◆ Objective
Write the material out again exactly.

-=-=-=-=-

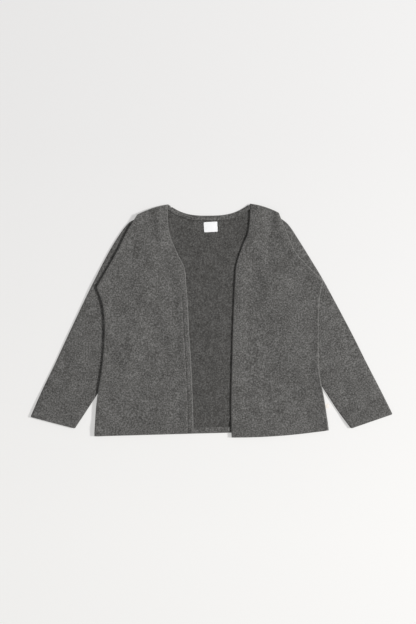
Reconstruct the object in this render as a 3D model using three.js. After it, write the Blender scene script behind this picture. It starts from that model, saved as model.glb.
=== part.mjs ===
// An open-front knit bolero of boiled wool jersey, laid flat on its back with its sleeves brought down
// beside it. Millimetres: +X to the wearer's left, +Y towards the neck, +Z up from the surface it lies on.
//
// Each panel is one wall of cloth. A net of points lies on the middle of the cloth, and the wall is that
// net moved out by half the cloth's thickness on both sides and closed round its edges. The fronts lie on
// the back, the sides of the body lie on the folded sleeves, and the free edges are turned in.

import * as THREE from "three";

// ---- The cloth and how it is sewn
const cloth = 2.2; // thickness of the boiled jersey
const seamGap = 0.3; // left between two pieces that are sewn together
const foldGap = 0.4; // inside a turned hem
const hemTurn = 15; // width of cloth turned in at the hem, the front edges and the cuffs
const bandWidth = 12; // the strip that faces the back neck
const bandSetBack = 1; // from the neck's cut edge to the strip
const bandClear = 1.5; // from the strip's ends to the front edges

// ---- How the layers lie
const airGap = 0.8; // between the back and the fronts lying on it
const restGap = 0.5; // between a sleeve and the body lying on it
const sleeveLoft = 3.6; // from the middle of a sleeve's under layer to the middle of its upper one
const cuffLoft = 7.6; // the same at the cuff, where both layers are turned in
const sleeveCrown = 1.2; // how far the upper layer rises between the sleeve's folds
const bunchHeight = 2.2; // the underarm's bunched cloth lifts what lies on it by this much
const bunchReach = 62; // and fades out over this distance
const shelf = 18; // the body stays up this far past a sleeve's hidden edge
const slope = 62; // and then comes down to the surface over this distance
const stackSlope = 20; // a front comes down over this distance beside its turned edges

// ---- Label and tag
const label = { width: 34, height: 25.5, thick: 1, x: -1, y: 234, turn: 3, corner: 1.5 };
const tag = { width: 11, reach: 9, thick: 1.2, step: 0.88, turn: 8, corner: 1 };

// ---- The body, a row for each section from hem to shoulder. Side is the side seam and then the armhole,
// edge the front opening and then the neckline, and X is measured out from the middle of the garment.
const halves = {
  right: {
    hand: -1,
    shoulderBow: 4,
    hemBow: 0,
    sections: [
      { at: "hem", sideX: 292, sideY: -288, edgeX: 44, edgeY: -281 },
      { at: "hip", sideX: 286, sideY: -205, edgeX: 46, edgeY: -200 },
      { at: "waist", sideX: 272, sideY: -115, edgeX: 50, edgeY: -110 },
      { at: "rib", sideX: 266, sideY: -30, edgeX: 55, edgeY: -30 },
      { at: "bust", sideX: 270, sideY: 35, edgeX: 58, edgeY: 35 },
      { at: "underarm", sideX: 285, sideY: 82, edgeX: 62, edgeY: 85 },
      { at: "chest", sideX: 262, sideY: 122, edgeX: 66, edgeY: 128 },
      { at: "yoke", sideX: 235, sideY: 170, edgeX: 86, edgeY: 170 },
      { at: "collar", sideX: 209, sideY: 222, edgeX: 105, edgeY: 222 },
      { at: "shoulder", sideX: 184, sideY: 259.5, edgeX: 109, edgeY: 290 },
    ],
    sleeve: [
      { at: "head", outerX: 175, outerY: 256.5, innerX: 148, innerY: 244 },
      { at: "crown", outerX: 205, outerY: 245, innerX: 158, innerY: 222 },
      { at: "cap", outerX: 235, outerY: 206, innerX: 172, innerY: 176 },
      { at: "upper", outerX: 263, outerY: 158, innerX: 184, innerY: 121 },
      { at: "underarm", outerX: 288, outerY: 109, innerX: 192, innerY: 64 },
      { at: "biceps", outerX: 318, outerY: 48, innerX: 204, innerY: -6 },
      { at: "elbow", outerX: 363, outerY: -48, innerX: 236, innerY: -107 },
      { at: "forearm", outerX: 393, outerY: -113, innerX: 274, innerY: -168 },
      { at: "wrist", outerX: 423, outerY: -175, innerX: 312, innerY: -227 },
      { at: "cuff", outerX: 452, outerY: -242, innerX: 341, innerY: -271 },
    ],
  },
  left: {
    hand: 1,
    shoulderBow: 4,
    hemBow: -5,
    sections: [
      { at: "hem", sideX: 294, sideY: -272, edgeX: 51, edgeY: -291 },
      { at: "hip", sideX: 284, sideY: -205, edgeX: 50, edgeY: -205 },
      { at: "waist", sideX: 270, sideY: -125, edgeX: 52, edgeY: -115 },
      { at: "rib", sideX: 268, sideY: -40, edgeX: 54, edgeY: -30 },
      { at: "bust", sideX: 270, sideY: 45, edgeX: 57, edgeY: 45 },
      { at: "underarm", sideX: 279, sideY: 98, edgeX: 60, edgeY: 105 },
      { at: "chest", sideX: 248, sideY: 126, edgeX: 63, edgeY: 138 },
      { at: "yoke", sideX: 211, sideY: 168, edgeX: 77, edgeY: 182 },
      { at: "collar", sideX: 190, sideY: 215, edgeX: 93, edgeY: 222 },
      { at: "shoulder", sideX: 168, sideY: 266, edgeX: 99, edgeY: 292 },
    ],
    sleeve: [
      { at: "head", outerX: 164, outerY: 261.5, innerX: 134, innerY: 249 },
      { at: "crown", outerX: 193, outerY: 240, innerX: 146, innerY: 213 },
      { at: "cap", outerX: 222, outerY: 197, innerX: 163, innerY: 163 },
      { at: "upper", outerX: 250, outerY: 152, innerX: 177, innerY: 112 },
      { at: "underarm", outerX: 279, outerY: 104, innerX: 190, innerY: 56 },
      { at: "biceps", outerX: 309, outerY: 49, innerX: 202, innerY: -12 },
      { at: "elbow", outerX: 354, outerY: -36, innerX: 234, innerY: -100 },
      { at: "forearm", outerX: 391, outerY: -110, innerX: 279, innerY: -168 },
      { at: "wrist", outerX: 424, outerY: -174, innerX: 316, innerY: -225 },
      { at: "cuff", outerX: 454, outerY: -235, innerX: 350, innerY: -271 },
    ],
  },
};
const underarm = 5; // the section where the side seam turns into the armhole
const neckDip = 29; // the back neck lies this far below the line between the neck points
const neckFullness = 2.8; // how square the back neck's curve is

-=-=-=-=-

◆ Reply
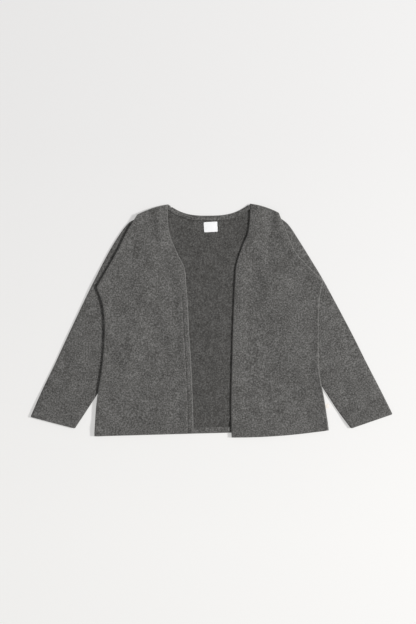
Reconstruct the object in this render as a 3D model using three.js. After it, write the Blender scene script behind this picture. It starts from that model, saved as model.glb.
=== part.mjs ===
// An open-front knit bolero of boiled wool jersey, laid flat on its back with its sleeves brought down
// beside it. Millimetres: +X to the wearer's left, +Y towards the neck, +Z up from the surface it lies on.
//
// Each panel is one wall of cloth. A net of points lies on the middle of the cloth, and the wall is that
// net moved out by half the cloth's thickness on both sides and closed round its edges. The fronts lie on
// the back, the sides of the body lie on the folded sleeves, and the free edges are turned in.

import * as THREE from "three";

// ---- The cloth and how it is sewn
const cloth = 2.2; // thickness of the boiled jersey
const seamGap = 0.3; // left between two pieces that are sewn together
const foldGap = 0.4; // inside a turned hem
const hemTurn = 15; // width of cloth turned in at the hem, the front edges and the cuffs
const bandWidth = 12; // the strip that faces the back neck
const bandSetBack = 1; // from the neck's cut edge to the strip
const bandClear = 1.5; // from the strip's ends to the front edges

// ---- How the layers lie
const airGap = 0.8; // between the back and the fronts lying on it
const restGap = 0.5; // between a sleeve and the body lying on it
const sleeveLoft = 3.6; // from the middle of a sleeve's under layer to the middle of its upper one
const cuffLoft = 7.6; // the same at the cuff, where both layers are turned in
const sleeveCrown = 1.2; // how far the upper layer rises between the sleeve's folds
const bunchHeight = 2.2; // the underarm's bunched cloth lifts what lies on it by this much
const bunchReach = 62; // and fades out over this distance
const shelf = 18; // the body stays up this far past a sleeve's hidden edge
const slope = 62; // and then comes down to the surface over this distance
const stackSlope = 20; // a front comes down over this distance beside its turned edges

// ---- Label and tag
const label = { width: 34, height: 25.5, thick: 1, x: -1, y: 234, turn: 3, corner: 1.5 };
const tag = { width: 11, reach: 9, thick: 1.2, step: 0.88, turn: 8, corner: 1 };

// ---- The body, a row for each section from hem to shoulder. Side is the side seam and then the armhole,
// edge the front opening and then the neckline, and X is measured out from the middle of the garment.
const halves = {
  right: {
    hand: -1,
    shoulderBow: 4,
    hemBow: 0,
    sections: [
      { at: "hem", sideX: 292, sideY: -288, edgeX: 44, edgeY: -281 },
      { at: "hip", sideX: 286, sideY: -205, edgeX: 46, edgeY: -200 },
      { at: "waist", sideX: 272, sideY: -115, edgeX: 50, edgeY: -110 },
      { at: "rib", sideX: 266, sideY: -30, edgeX: 55, edgeY: -30 },
      { at: "bust", sideX: 270, sideY: 35, edgeX: 58, edgeY: 35 },
      { at: "underarm", sideX: 285, sideY: 82, edgeX: 62, edgeY: 85 },
      { at: "chest", sideX: 262, sideY: 122, edgeX: 66, edgeY: 128 },
      { at: "yoke", sideX: 235, sideY: 170, edgeX: 86, edgeY: 170 },
      { at: "collar", sideX: 209, sideY: 222, edgeX: 105, edgeY: 222 },
      { at: "shoulder", sideX: 184, sideY: 259.5, edgeX: 109, edgeY: 290 },
    ],
    sleeve: [
      { at: "head", outerX: 175, outerY: 256.5, innerX: 148, innerY: 244 },
      { at: "crown", outerX: 205, outerY: 245, innerX: 158, innerY: 222 },
      { at: "cap", outerX: 235, outerY: 206, innerX: 172, innerY: 176 },
      { at: "upper", outerX: 263, outerY: 158, innerX: 184, innerY: 121 },
      { at: "underarm", outerX: 288, outerY: 109, innerX: 192, innerY: 64 },
      { at: "biceps", outerX: 318, outerY: 48, innerX: 204, innerY: -6 },
      { at: "elbow", outerX: 363, outerY: -48, innerX: 236, innerY: -107 },
      { at: "forearm", outerX: 393, outerY: -113, innerX: 274, innerY: -168 },
      { at: "wrist", outerX: 423, outerY: -175, innerX: 312, innerY: -227 },
      { at: "cuff", outerX: 452, outerY: -242, innerX: 341, innerY: -271 },
    ],
  },
  left: {
    hand: 1,
    shoulderBow: 4,
    hemBow: -5,
    sections: [
      { at: "hem", sideX: 294, sideY: -272, edgeX: 51, edgeY: -291 },
      { at: "hip", sideX: 284, sideY: -205, edgeX: 50, edgeY: -205 },
      { at: "waist", sideX: 270, sideY: -125, edgeX: 52, edgeY: -115 },
      { at: "rib", sideX: 268, sideY: -40, edgeX: 54, edgeY: -30 },
      { at: "bust", sideX: 270, sideY: 45, edgeX: 57, edgeY: 45 },
      { at: "underarm", sideX: 279, sideY: 98, edgeX: 60, edgeY: 105 },
      { at: "chest", sideX: 248, sideY: 126, edgeX: 63, edgeY: 138 },
      { at: "yoke", sideX: 211, sideY: 168, edgeX: 77, edgeY: 182 },
      { at: "collar", sideX: 190, sideY: 215, edgeX: 93, edgeY: 222 },
      { at: "shoulder", sideX: 168, sideY: 266, edgeX: 99, edgeY: 292 },
    ],
    sleeve: [
      { at: "head", outerX: 164, outerY: 261.5, innerX: 134, innerY: 249 },
      { at: "crown", outerX: 193, outerY: 240, innerX: 146, innerY: 213 },
      { at: "cap", outerX: 222, outerY: 197, innerX: 163, innerY: 163 },
      { at: "upper", outerX: 250, outerY: 152, innerX: 177, innerY: 112 },
      { at: "underarm", outerX: 279, outerY: 104, innerX: 190, innerY: 56 },
      { at: "biceps", outerX: 309, outerY: 49, innerX: 202, innerY: -12 },
      { at: "elbow", outerX: 354, outerY: -36, innerX: 234, innerY: -100 },
      { at: "forearm", outerX: 391, outerY: -110, innerX: 279, innerY: -168 },
      { at: "wrist", outerX: 424, outerY: -174, innerX: 316, innerY: -225 },
      { at: "cuff", outerX: 454, outerY: -235, innerX: 350, innerY: -271 },
    ],
  },
};
const underarm = 5; // the section where the side seam turns into the armhole
const neckDip = 29; // the back neck lies this far below the line between the neck points
const neckFullness = 2.8; // how square the back neck's curve is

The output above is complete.